What makes us as confident as we can be that he's genuine is not so much the way he lowers his voice and suddenly stops talking altogether when the waiter brings us coffee in the quiet sunlit garden of a Gaza City hotel, but that we were pointed towards him by a reputable and independent Palestinian NGO. Assuming our confidence is justified, what he had to say is persuasive testimony that Hamas not only agreed to a Gaza ceasefire in the aftermath of Operation Cast Lead (Israel's military onslaught in the winter of 2008-09), but is enforcing it. And this may pose some intriguing policy questions for Israel and the international community when the US is still struggling to bring Benjamin Netanyahu's government, together with the moderate Palestinian leadership headed by President Mahmoud Abbas, into direct talks which would exclude the Islamic faction. Should this even be the moment to contemplate lifting the international boycott on all contacts with Hamas?
According to one independent estimate, in the past two months, between 25 and 30 people have been detained by Gazan security forces for seeking to launch attacks on Israel. On a daytime trip down Gaza's eastern road, parallel to the Israeli border, you come across the occasional post manned by men from the green-uniformed Hamas national security force. But observers say that at night they often lie in wait within 700m of the border fence ready to pounce on those wanting to fire rockets at Israel. Either way, in 2007, according to Israeli figures, 2,433 rockets and mortars were fired into Israel from Gaza; in 2008, 3,278; in 2009, 774, the large majority during the Israeli onslaught on Gaza which ended in January. So far this year, it has been about 180.
The slowdown has not been stable. In the run-up to President Barack Obama's Washington meeting with Netanyahu and Abbas in early September, four Israeli settlers were killed by Hamas gunmen in the West Bank.
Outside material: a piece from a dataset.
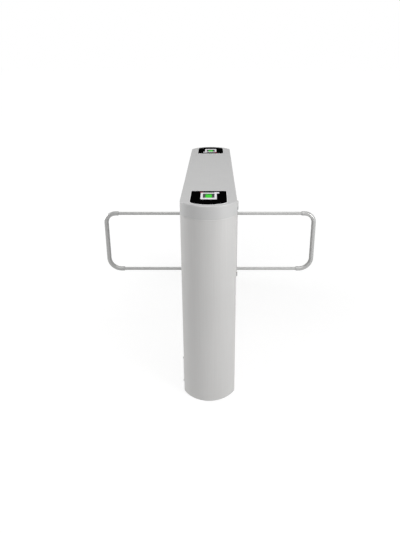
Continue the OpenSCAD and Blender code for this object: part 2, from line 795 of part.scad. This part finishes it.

And, as the now stalled direct negotiations began, there was a sharp temporary rise in rocket and mortar attacks from Gaza – a reminder of Hamas's capacity to undermine such negotiations if it chooses. There was a spike 10 days ago when Qassam rockets, mortars and one Russian-made Grad were fired at Israel in response to the killing of the two brothers from the Army of Islam.
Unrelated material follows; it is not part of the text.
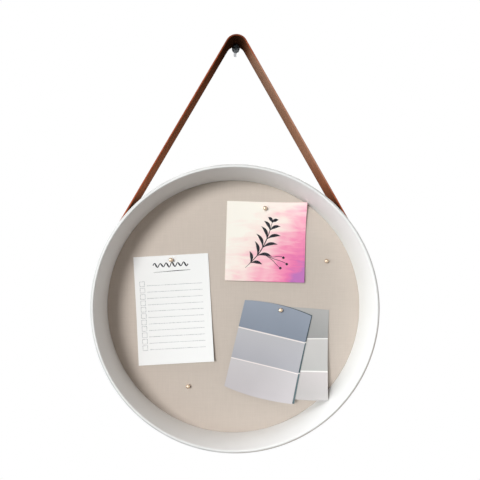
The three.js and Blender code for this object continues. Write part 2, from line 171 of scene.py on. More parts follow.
# Colours and wear of the cloth and the leather
LINEN_DARK = "#c8bcb1"
LINEN_LIGHT = "#d1c5ba"
LINEN_PAINTED_LIGHT = 0.1  # painted light and shade: how much lighter the cloth is painted towards the lamps and darker away from them
PAINTED_LIGHT_FROM = (-0.89, 0, 0.45)
LEATHER_DARK = "#7b4932"
LEATHER_LIGHT = "#9c664b"
# The strap's inner side has painted light and shade: a greyer, lighter tone on its right run,
# which faces the lamps, painted shade under the arch over the screw and down the left run, and
# painted shadow near each end, where it meets the rim. Each place is measured along it from its
# right end.
PAINTED_LIT_TONE = "#b08c76"
PAINTED_SHADE_TONE = "#2a1408"
PAINTED_SHADOW_TONE = "#210a04"
INNER_LIGHT_AND_SHADE = (
    (PAINTED_LIT_TONE, 0.4, (200 * MM, 270 * MM), (400 * MM, 426 * MM)),
    (PAINTED_LIT_TONE, 0.3, (300 * MM, 360 * MM), (400 * MM, 426 * MM)),
    (PAINTED_SHADE_TONE, 0.72, (406 * MM, 438 * MM), (460 * MM, 560 * MM)),
    (PAINTED_SHADE_TONE, 0.3, (420 * MM, 434 * MM), (466 * MM, 490 * MM)),
    (PAINTED_SHADOW_TONE, 0.9, (60 * MM, 110 * MM), (156 * MM, 200 * MM)),
    (PAINTED_SHADOW_TONE, 0.9, (694 * MM, 738 * MM), (784 * MM, 834 * MM)),
)
EDGE_LIGHT_AND_SHADE = (
    (PAINTED_LIT_TONE, 0.6, (170 * MM, 230 * MM), (385 * MM, 415 * MM)),
    (PAINTED_SHADE_TONE, 0.5, (420 * MM, 440 * MM), (460 * MM, 500 * MM)),
)

# Camera, lamps and room. The camera stands where the photo's perspective puts it.
CAMERA_PLACE = (-24.5 * MM, -542 * MM, -333.04 * MM)
CAMERA_ROLL = radians(-0.55)
CAMERA_LENS = 27.57
CAMERA_SHIFT = (0.049, 0.0858)
SKYLIGHT = "#f4ffff"
WARM_WALL = "#fff0e2"  # light thrown back by the room's far side
LAMPS = (  # name, where it shines from, strength, spread in degrees, tint
    ("key", (-0.512, -0.839, 0.186), 2.3, 22, "#ffffff"),
    ("left", (-0.72, -0.643, -0.262), 1.1, 30, SKYLIGHT),
    ("far_left", (-0.966, -0.259, 0), 0.5, 30, SKYLIGHT),
    ("top", (-0.339, -0.139, 0.931), 1.08, 30, "#ffffff"),
    ("right", (0.853, -0.5, 0.15), 0.32, 30, WARM_WALL),
    ("behind", (0.42, 0.68, 0.6), 2.2, 50, "#ffffff"),
)
AMBIENT = 0.1
WALL_CARD = (40 * MM, 50 * MM)
WALL_CARD_MIDDLE = -15 * MM
FLOOR_SIZE = (6, 3.8)
FLOOR_MIDDLE = (0, -1, -1.25)


# Making meshes


def turned(profile, steps, closed=False):
    """A profile of (radius, y) points, spun round the Y axis."""
    bm = bmesh.new()
    points = [bm.verts.new((radius, y, 0)) for radius, y in profile]
    edges = [bm.edges.new(pair) for pair in zip(points, points[1:])]
    if closed:
        edges.append(bm.edges.new((points[-1], points[0])))
    bmesh.ops.spin(
        bm,
        geom=points + edges,
        cent=(0, 0, 0),
        axis=(0, 1, 0),
        angle=tau,
        steps=steps,
        use_merge=True,
    )
    bmesh.ops.remove_doubles(bm, verts=bm.verts, dist=NEAR)
    bmesh.ops.recalc_face_normals(bm, faces=bm.faces)
    return bm


def round_ring(bm, radius, y, rounding, segments):
    """Rounds the edge loop that lies at a radius and a y."""

    def on_ring(vert):
        off = Vector((vert.co.x, vert.co.z)).length - radius
        return abs(off) < 10 * NEAR and abs(vert.co.y - y) < NEAR

    loop = [edge for edge in bm.edges if all(on_ring(vert) for vert in edge.verts)]
    bmesh.ops.bevel(
        bm,
        geom=loop,
        offset=rounding,
        offset_type="OFFSET",
        affect="EDGES",
        segments=segments,
        profile=0.5,
        material=-1,
    )


def scene_object(name, data):
    made = bpy.data.objects.new(name, data)
    bpy.context.scene.collection.objects.link(made)
    return made


def mesh_object(name, bm):
    mesh = bpy.data.meshes.new(name)
    bm.to_mesh(mesh)
    bm.free()
    return scene_object(name, mesh)


def cut(bm, cutters):
    """What is left of a solid when the cutters are taken out of it."""
    body = mesh_object("body_to_cut", bm)
    tools = [mesh_object("cutter", cutter) for cutter in cutters]
    for tool in tools:
        step = body.modifiers.new("cut", "BOOLEAN")
        step.operation = "DIFFERENCE"
        step.solver = "EXACT"
        step.object = tool
    graph = bpy.context.evaluated_depsgraph_get()
    left = bmesh.new()
    left.from_mesh(body.evaluated_get(graph).to_mesh())
    for thing in [body, *tools]:
        bpy.data.objects.remove(thing)
    bmesh.ops.remove_doubles(left, verts=left.verts, dist=NEAR)
    return left


def rectangle(width, length):
    """One flat face round the origin, facing up."""
    bm = bmesh.new()
    bmesh.ops.create_grid(bm, x_segments=1, y_segments=1, size=0.5)
    bmesh.ops.scale(bm, verts=bm.verts, vec=(width, length, 1))
    return bm


def block(size, centre):
    bm = bmesh.new()
    bmesh.ops.create_cube(
        bm, size=1, matrix=Matrix.Translation(centre) @ Matrix.Diagonal((*size, 1))
    )
    return bm


def piece(name, bm, body, stands_for, looks, crease=35):
    """A finished piece that rides on a body. Edges sharper than the crease angle stay crisp."""
    made = mesh_object(name, bm)
    for look in looks:
        made.data.materials.append(look)
    made.data.shade_smooth()
    made.data.set_sharp_from_angle(angle=radians(crease))
    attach(made, body)
    if stands_for:
        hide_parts(*stands_for)
    return made


# Finishes


def linear(code):
    """An sRGB hex colour as linear red, green, blue and alpha."""
    channels = [int(code[i : i + 2], 16) / 255 for i in (1, 3, 5)]
    return [c / 12.92 if c <= 0.04045 else ((c + 0.055) / 1.055) ** 2.4 for c in channels] + [1]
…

Even that brief barrage was instructive. The attacks – some claimed by another smaller faction, the Popular Resistance Committees – came from an area regarded as well controlled by the Hamas security forces. It's assumed therefore that Hamas, for whom the Army of Islam has proved one of the most troublesome factions, and which has been taunted from time to time on pro-opposition websites for abandoning armed "resistance", decided to turn a blind eye to the Friday launches. Yet they ended almost as quickly as they had started, reportedly after a meeting Hamas held the next day with the main factions, and despite a series of incursions over the next few days by the Israeli military into the Palestinian side of the border. These are broadly of a kind Israel's army routinely makes to enforce a "buffer zone" inside Gaza; sometimes these are confronted with retaliatory machine gun or mortar fire but significantly more rarely on targets where civilian Israeli death or injury is likely.
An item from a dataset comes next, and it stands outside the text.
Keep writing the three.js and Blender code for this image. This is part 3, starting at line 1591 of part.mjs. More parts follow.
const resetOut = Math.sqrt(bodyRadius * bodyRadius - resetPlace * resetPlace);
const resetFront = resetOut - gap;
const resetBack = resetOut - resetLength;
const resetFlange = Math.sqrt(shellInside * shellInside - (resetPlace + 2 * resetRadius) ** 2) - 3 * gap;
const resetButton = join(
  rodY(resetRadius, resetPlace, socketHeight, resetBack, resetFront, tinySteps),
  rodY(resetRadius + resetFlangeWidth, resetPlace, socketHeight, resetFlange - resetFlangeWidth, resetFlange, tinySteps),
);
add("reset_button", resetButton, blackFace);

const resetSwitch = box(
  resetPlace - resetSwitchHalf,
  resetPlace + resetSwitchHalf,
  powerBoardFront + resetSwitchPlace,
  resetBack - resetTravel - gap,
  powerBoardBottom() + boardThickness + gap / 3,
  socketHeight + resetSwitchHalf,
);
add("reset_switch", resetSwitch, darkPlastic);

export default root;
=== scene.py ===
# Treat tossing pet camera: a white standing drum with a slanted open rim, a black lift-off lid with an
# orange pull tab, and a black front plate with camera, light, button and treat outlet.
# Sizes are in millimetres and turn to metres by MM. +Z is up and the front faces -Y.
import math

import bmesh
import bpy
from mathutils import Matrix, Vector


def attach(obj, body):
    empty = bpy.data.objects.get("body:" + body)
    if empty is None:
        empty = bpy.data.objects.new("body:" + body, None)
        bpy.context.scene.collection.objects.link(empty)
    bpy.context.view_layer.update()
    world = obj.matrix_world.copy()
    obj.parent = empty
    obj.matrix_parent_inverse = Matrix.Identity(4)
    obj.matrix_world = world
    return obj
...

At the end of October, Mahmoud al-Zahar, Hamas's main political leader in Gaza, was reported in the Arabic daily Al Hayat to have described as "rebels" those who launched rockets at Israel. "Did we agree to the truce in order to stick to it, or to violate it?" the paper quoted him as saying. At his home a fortnight later, Zahar shrugged off the Al Hayat report as unreliable, insisting that the main purpose of Hamas's security presence in border areas was for defence against Israel and the identification and detention of "collaborators". But he also confirmed that Hamas had agreed with Egypt after the 2008-09 war to a ceasefire, and there was therefore no "new policy". He added: "We are putting one condition: if Israel looks for a ceasefire we are looking for a ceasefire; if Israel is going to attack, we have to respond."
The restraint no doubt testifies to the deterrent impact of Israel's 2008-09 onslaught. But Israel's future policy towards Gaza and Hamas is much less clear. In a briefing this month, a high-ranking Israeli intelligence official suggested that a second war would be necessary to eliminate the military threat from Hamas and begin a process of restoring control of Gaza to the Abbas leadership.
A leading Israeli analyst, Yossi Alpher, believes such a course would be "disastrous", estimating the price might be the lives of 200 Israeli soldiers. " Is the Israeli public prepared to pay that price?" says Alpher. "I am not sure it is." Moreover, regime change engineered by an Israeli war would in his view turn the Abbas leadership into "Quislings" in the eyes of the Gazan public. Israel's record of trying to impose amenable Palestinian leadership is not encouraging, he says. "We don't do this well. We screw up." And he warns that the status quo is "unsustainable", that there has been no response to Hamas's present restraint "at anything but the military level" and that "we do not have a strategy for dealing with Hamas". Alpher acknowledges the complicating factor that the US, Egypt and the moderate Palestinian leadership do not want Israel to negotiate with Hamas. Alpher who has long argued that the blockade of Gaza is “counterproductive”, says that by easing it this year for consumer goods Netanyahu has disposed of the argument that Hamas’s incarceration of the Israeli soldier Gilad Shalit is an obstacle to a much wider loosening, both for imports and exports. But he also suggests that if direct peace negotiations get under way, Israel should “look for an opening” in co-ordination with the moderate Palestinian leadership for talks with Hamas not only on Shalit but to “institutionalise the ceasefire” -- if only to prevent Hamas sabotaging progress.
Another Israeli expert, Ephraim Halevy, a former Mossad chief, agrees about the unsustainability of the status quo in Gaza. But Halevy, who is deeply sceptical about the ability of Israel and the Abbas leadership to implement a peace agreement, has long believed that Israel should go even further in talks with Hamas and test the Islamic faction's claims that it would agree to a hudna of many years in return for a Palestinian state on 1967 borders. Halevy adds: "There is no point in institutionalising the ceasefire unless you also engage with Hamas on a political level."
Either way, there is a contradiction not lost on some officials in parts of the Middle East Quartet: the US, the EU, Russia and the UN. "It's odd that Quartet contacts with Hamas are completely taboo," says a Western diplomat, "when we can think about talking to the Taliban."